Start of SUPPLIED INFORMATION

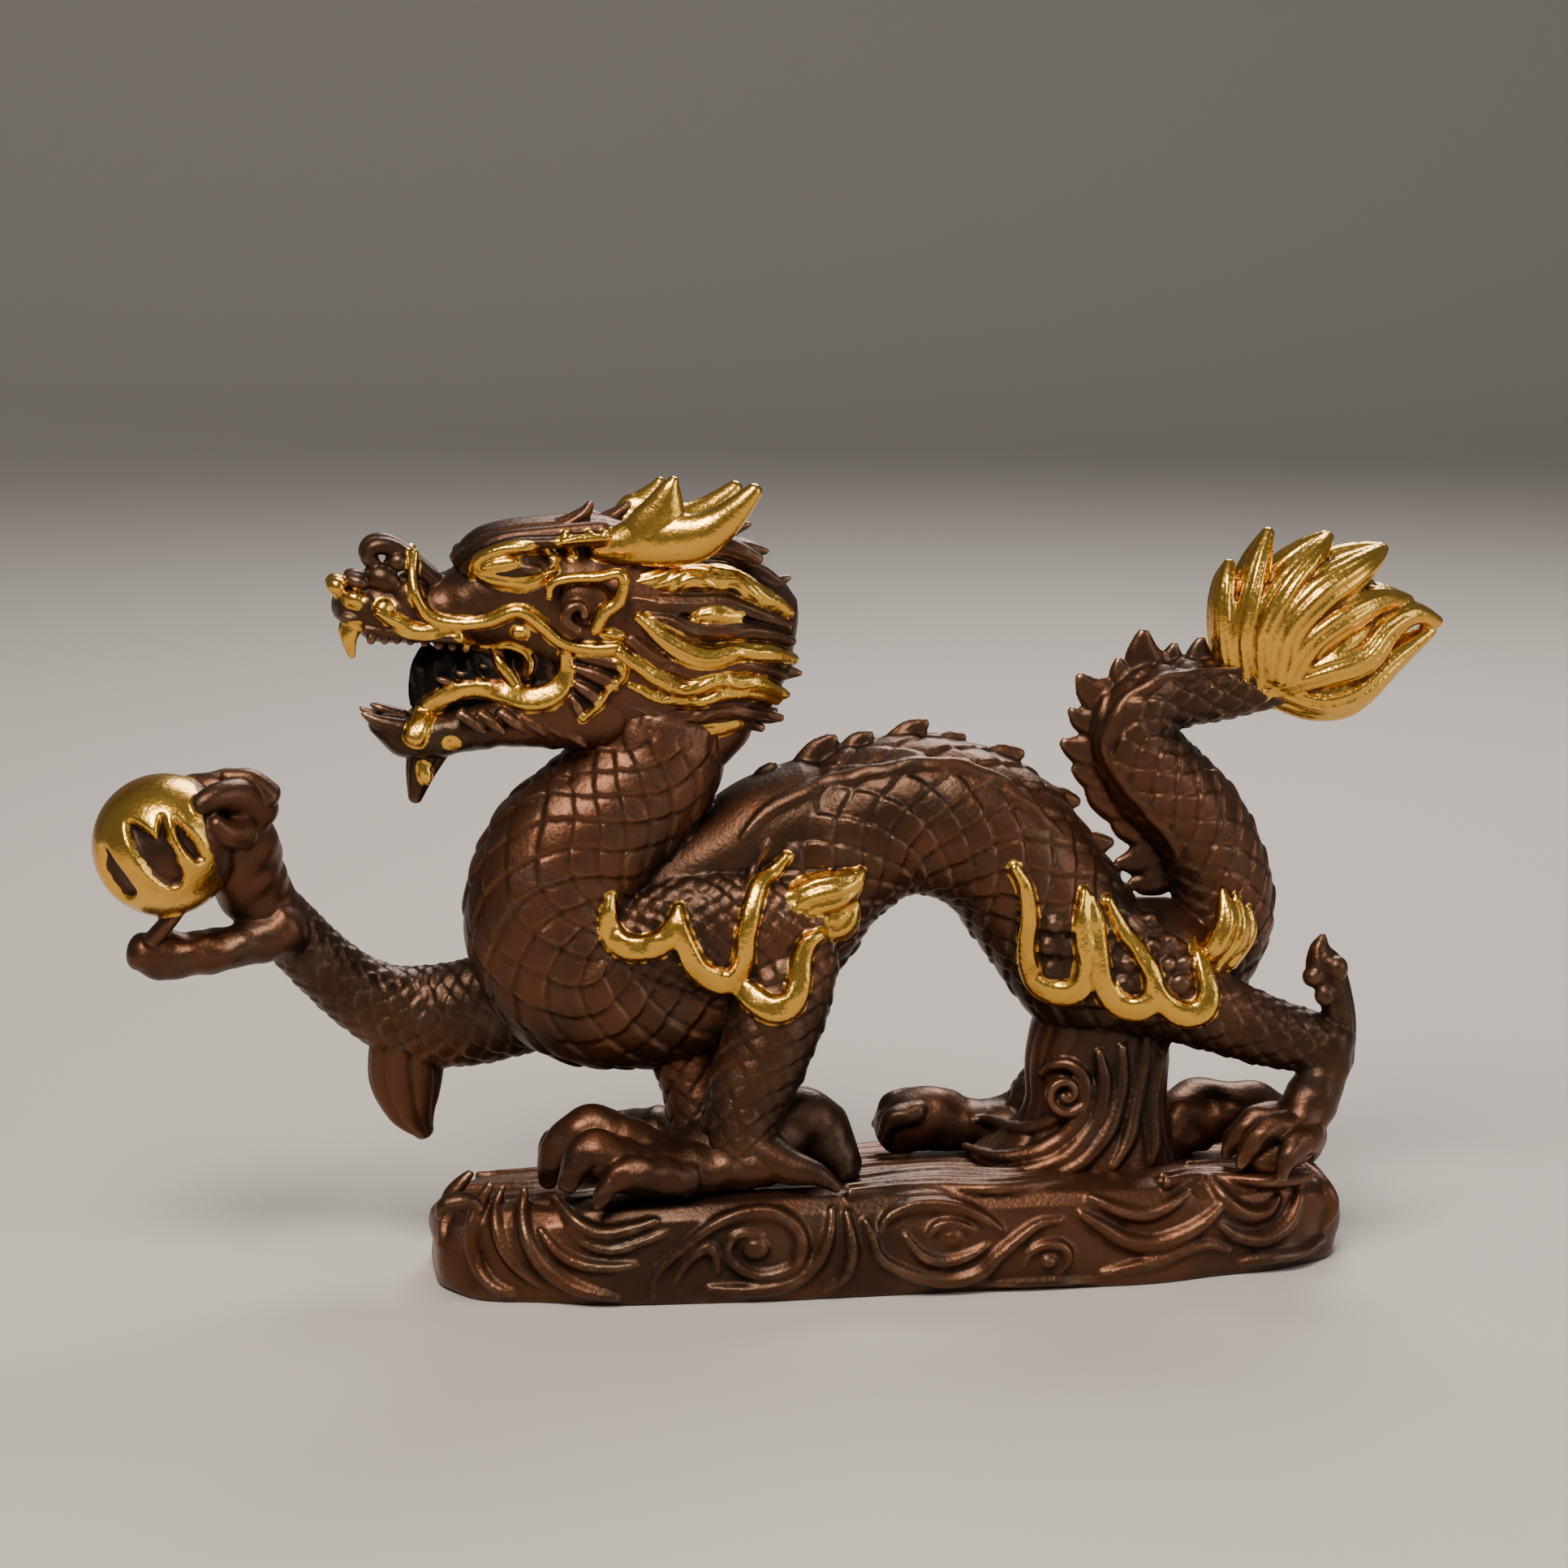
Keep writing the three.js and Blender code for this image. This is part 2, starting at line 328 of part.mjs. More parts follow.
// ---------------------------------------------------------------- the casting
const casting = Manifold.union([
  plinth(), ...scrolls, ...trunk, ...spines, ...tuft, ...head, ...horns, ...locks, ...arm, ...foreleg, ...hind, ...flames,
]).trimByPlane([0, 0, 1], 0);

function toMesh(body, name) {
  const raw = body.getMesh();
  const geometry = new THREE.BufferGeometry();
  geometry.setAttribute('position', new THREE.BufferAttribute(new Float32Array(raw.vertProperties), 3));
  geometry.setIndex([...raw.triVerts]);
  const mesh = new THREE.Mesh(geometry, new THREE.MeshStandardMaterial(PATINA));
  mesh.name = name;
  return mesh;
}

const group = new THREE.Group();
group.add(toMesh(casting, 'dragon_casting'));
export default group;
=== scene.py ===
"""Cast brass dragon striding over a cloud plinth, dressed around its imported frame.

Every form is worked out in millimetres, in the frame of the casting: +Z up, the head towards -X,
the dragon's left side towards -Y, the origin at the centre of the plinth's underside. Limbs are
profiles carried along paths with scales, hair or cloud carved in as relief; the forms of one piece
are then fused into one skin, as molten brass would join them, and rubbed bright where the real
casting is polished.
"""
from __future__ import annotations

import logging
import math
from dataclasses import dataclass, field
from enum import Enum
from typing import Callable, Sequence

import bpy
import numpy as np
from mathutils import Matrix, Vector
from mathutils.bvhtree import BVHTree


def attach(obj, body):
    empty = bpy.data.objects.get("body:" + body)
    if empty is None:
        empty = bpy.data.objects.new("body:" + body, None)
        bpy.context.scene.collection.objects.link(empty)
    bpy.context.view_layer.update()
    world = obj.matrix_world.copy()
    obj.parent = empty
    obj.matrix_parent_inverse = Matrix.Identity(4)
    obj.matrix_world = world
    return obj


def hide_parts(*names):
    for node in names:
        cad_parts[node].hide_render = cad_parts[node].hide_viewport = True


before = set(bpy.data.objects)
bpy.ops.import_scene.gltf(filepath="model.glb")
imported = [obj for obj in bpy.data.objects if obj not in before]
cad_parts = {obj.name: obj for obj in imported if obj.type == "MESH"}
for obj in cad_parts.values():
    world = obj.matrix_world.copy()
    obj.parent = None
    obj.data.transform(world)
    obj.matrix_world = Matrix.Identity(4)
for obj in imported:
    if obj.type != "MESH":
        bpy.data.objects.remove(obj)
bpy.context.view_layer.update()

LOG = logging.getLogger("dragon")
NODE = "dragon_casting"
MM = 0.001

Rows = Sequence[Sequence[float]]
Relief = Callable[[np.ndarray, np.ndarray, np.ndarray], np.ndarray]


# ---------------------------------------------------------------- small numbers
def smooth(low: float, high: float, value: np.ndarray) -> np.ndarray:
    """Smooth step from 0 at low to 1 at high."""
    u = np.clip((value - low) / (high - low), 0.0, 1.0)
    return u * u * (3.0 - 2.0 * u)


def unit(vectors: np.ndarray) -> np.ndarray:
    """The vectors at length 1; a zero vector stays zero."""
    return vectors / np.maximum(np.linalg.norm(vectors, axis=-1, keepdims=True), 1e-9)


def through(rows: Rows, t: np.ndarray) -> np.ndarray:
    """Catmull-Rom value of every column of the rows.

    Args:
        rows: one row per station.
        t: places along the rows, 0 at the first and len(rows) - 1 at the last.

    Returns:
        One row per place.
    """
    table = np.asarray(rows, float)
    i = np.clip(np.floor(t).astype(int), 0, len(table) - 2)
    u = (t - i)[:, None]
    a, b, c, d = (table[np.clip(i + k, 0, len(table) - 1)] for k in (-1, 0, 1, 2))
    return 0.5 * (2 * b + (c - a) * u + (2 * a - 5 * b + 4 * c - d) * u**2 + (3 * b - a - 3 * c + d) * u**3)


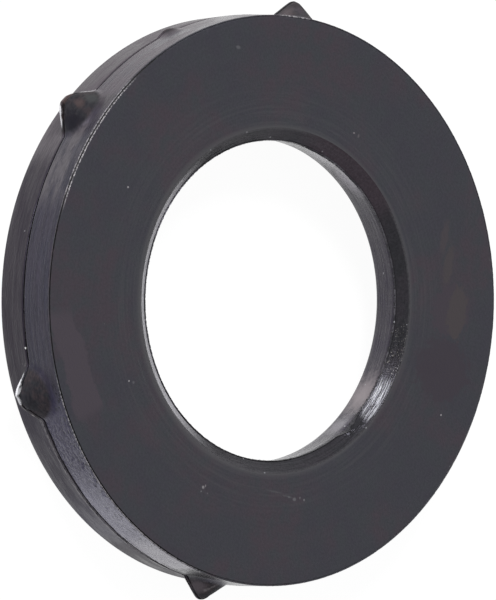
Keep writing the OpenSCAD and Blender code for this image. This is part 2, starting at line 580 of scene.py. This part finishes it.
# One ragged spot at a place given in mm
def spotGroup():
    g, start, end = newGroup("raggedSpot", [
        ("Place", "NodeSocketVector", None), ("Centre", "NodeSocketVector", (0, 0, 0)),
        ("Stretch", "NodeSocketVector", (1, 1, 1)), ("Size", "NodeSocketFloat", 0.1),
        ("Softness", "NodeSocketFloat", 0.5)], [("Mask", "NodeSocketFloat")])
    noise = addNode(g, "ShaderNodeTexNoise", (-650, -250))
    noise.inputs["Scale"].default_value = 4
    noise.inputs["Detail"].default_value = 3
    off = addNode(g, "ShaderNodeVectorMath", (-650, 0), operation="SUBTRACT")
    sized = addNode(g, "ShaderNodeVectorMath", (-450, 0), operation="MULTIPLY")
    far = addNode(g, "ShaderNodeVectorMath", (-250, 0), operation="LENGTH")
    g.links.new(start.outputs["Place"], noise.inputs["Vector"])
    g.links.new(start.outputs["Place"], off.inputs[0])
    g.links.new(start.outputs["Centre"], off.inputs[1])
    g.links.new(off.outputs[0], sized.inputs[0])
    g.links.new(start.outputs["Stretch"], sized.inputs[1])
    g.links.new(sized.outputs[0], far.inputs[0])
    ragged = calc(g, (-250, -250), "MULTIPLY_ADD", noise.outputs[0], 1.2, 0.4)
    share = calc(g, (0, 0), "DIVIDE", far.outputs["Value"],
                 times(g, (0, -200), start.outputs["Size"], ragged))
    inner = calc(g, (200, -200), "SUBTRACT", 1.0, start.outputs["Softness"])
    mask = addNode(g, "ShaderNodeMapRange", (400, 0), interpolation_type="SMOOTHSTEP")
    g.links.new(share, mask.inputs["Value"])
    g.links.new(inner, mask.inputs["From Min"])
    mask.inputs["From Max"].default_value = 1
    mask.inputs["To Min"].default_value = 1
    mask.inputs["To Max"].default_value = 0
    g.links.new(mask.outputs["Result"], end.inputs["Mask"])
    return g


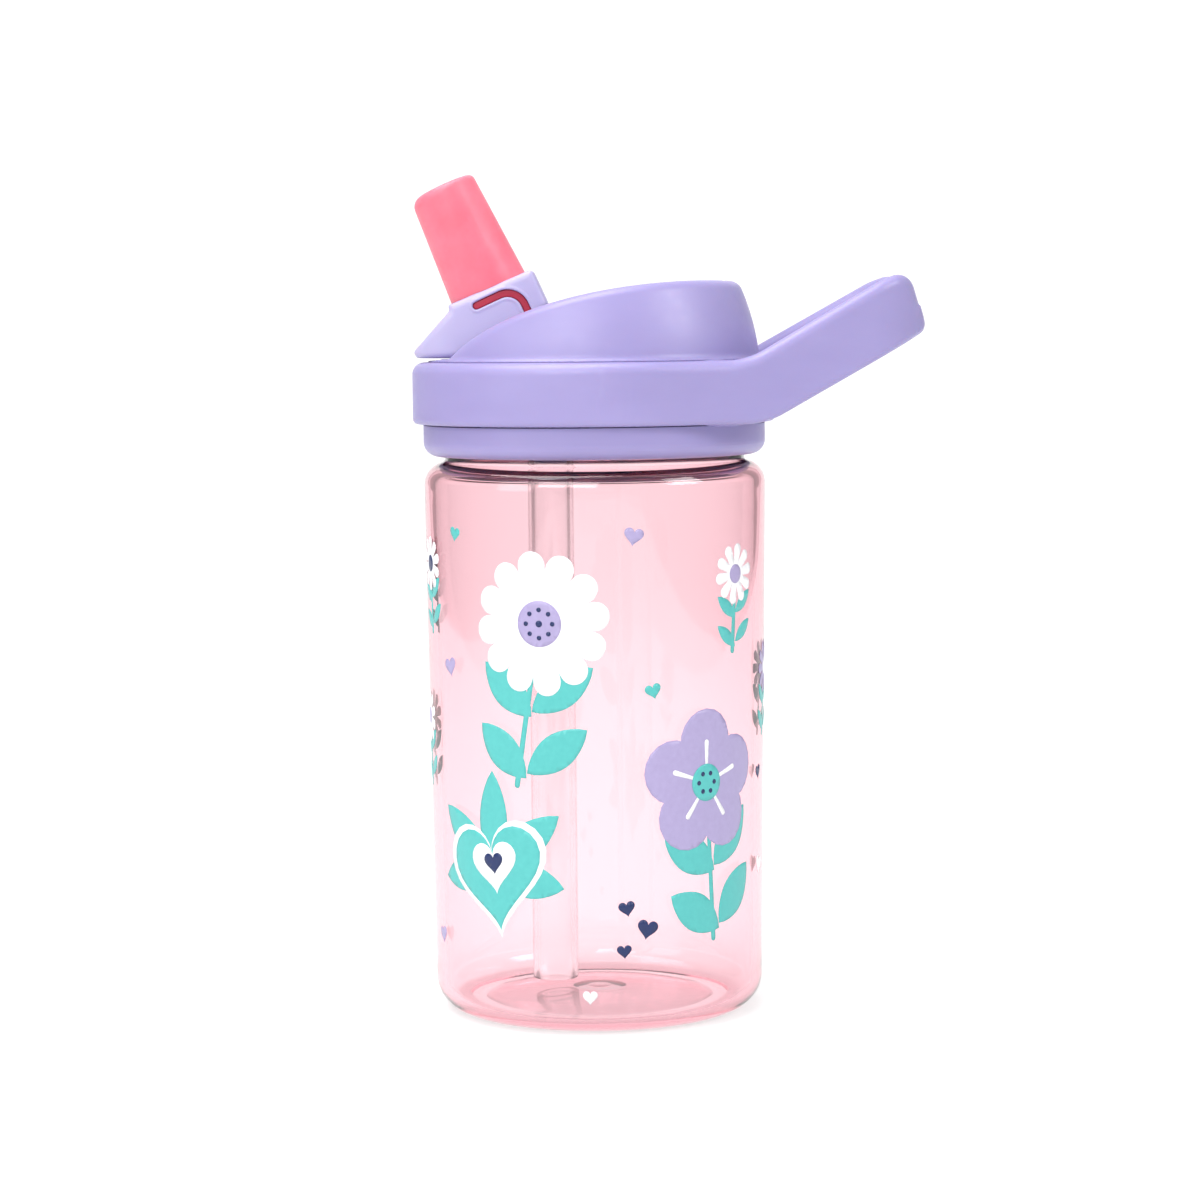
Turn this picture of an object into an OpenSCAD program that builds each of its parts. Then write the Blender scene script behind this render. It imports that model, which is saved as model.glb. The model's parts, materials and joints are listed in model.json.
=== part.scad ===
// Kids water bottle: a clear bottle, a screw cap with a carry loop, and a spout that flips up to drink.
// Millimetres, +Z up. The origin is the centre of the foot. The spout faces -X and the loop faces +X.

/* [Bottle] */
// Outer radius of the wall just below the shoulder
body_r = 36.6; // [36:0.1:37.5]
// How much narrower the wall is just above the foot
taper = 1.25; // [0:0.05:1.6]
// Height of the shoulder
shoulder_z = 118.2; // [90:0.1:180]
// Thickness of the wall
wall = 2.3; // [1.5:0.1:2.4]
// Radius of the corner at the foot
foot_corner = 6.9; // [5:0.1:8]
// Radius of the shoulder
shoulder_corner = 5; // [4.4:0.1:5.4]
// Rise of the base above the foot
push_up = 2.2; // [1:0.1:3]

/* [Neck and thread] */
// Outer radius of the neck
neck_r = 32.1; // [31.8:0.1:32.4]
// Height of the mouth above the shoulder
neck_h = 13; // [12.9:0.1:14]
// Rise of the thread in one turn
thread_pitch = 4; // [3.8:0.1:4.2]
// Height of the thread ridge above its wall
thread_depth = 1; // [0.8:0.1:1.1]
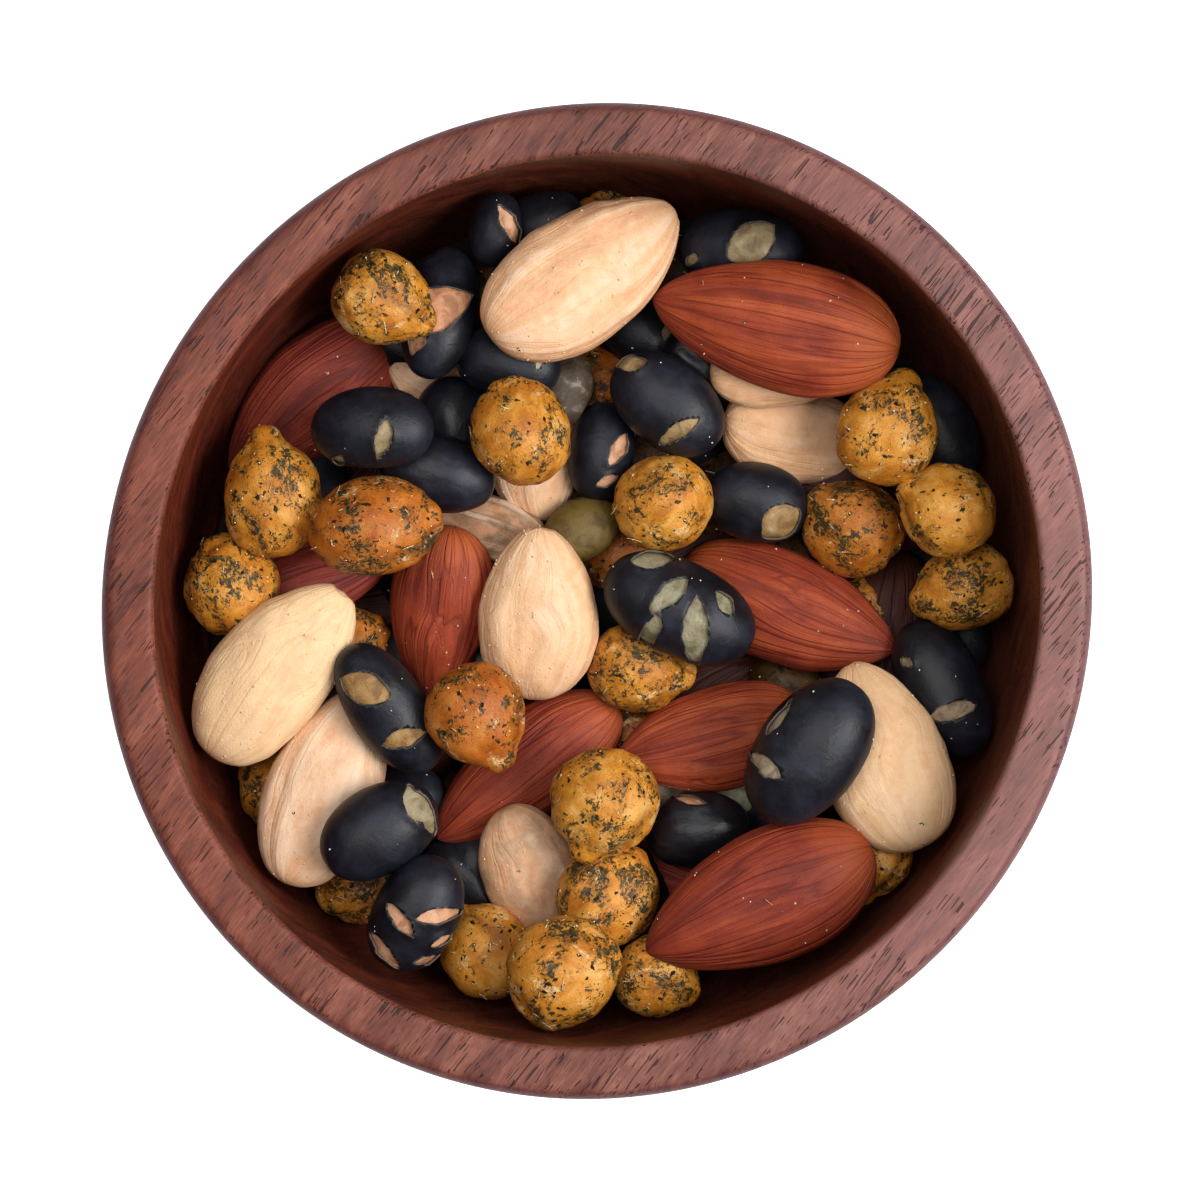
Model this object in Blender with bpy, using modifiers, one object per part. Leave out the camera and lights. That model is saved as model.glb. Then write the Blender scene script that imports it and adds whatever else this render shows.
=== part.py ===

End of SUPPLIED INFORMATION

**TASK OBJECTIVE**
Copy out each line of the data where the string "names" appears.

**RIGHT ANSWER**
def hide_parts(*names):
    for node in names:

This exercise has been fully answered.